TEMPERATURA: 8°C
POGODA: świeci słońce
Mimo wczorajszego zmęczenia wstaliśmy dosyć wcześnie. U nas była 8, a w Portugalii dopiero 7. Jako że nie mieliśmy na dziś konkretnych planów, po śniadaniu rozpoczęliśmy naszą włóczęgę przez oba miasta. Na początek pojechaliśmy autem na przylądek Foz do Douro, około 2km od hotelu. Okazało się że nie jest wcale aż tak ciepło, ubraliśmy się za lekko.
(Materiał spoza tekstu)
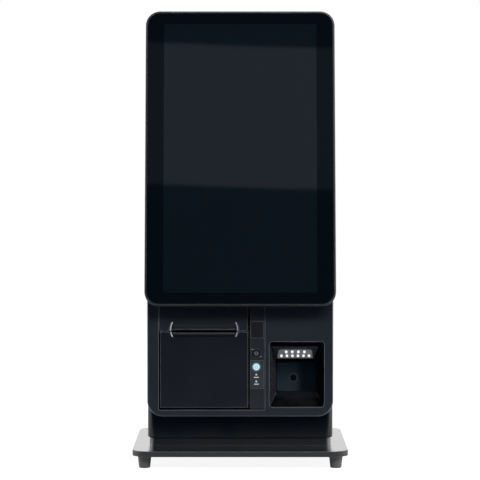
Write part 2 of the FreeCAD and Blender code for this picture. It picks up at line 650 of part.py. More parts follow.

Dobrze że po drodze na promenadę mijaliśmy nasz hotel... wszyscy poszli się przebrać.
To co zmieniło się tutaj od mojego ostatniego pobytu w 2010 roku to kolejka linowa, łącząca dolne i górne miasto. Nie odmówiliśmy sobie przyjemności przejażdżki. Bilet nie specjalnie drogi - tylko 5.00€. Rodzicom wytargowałem 10% zniżki dla seniorów. Dzięki temu można było porównać panoramę Porto z dołu i z góry.
Po wjechaniu na górę zanim przeszliśmy mostem na stronę Porto weszliśmy jeszcze na punkt widokowy koło klasztoru mieszczącego się tuż przy moście.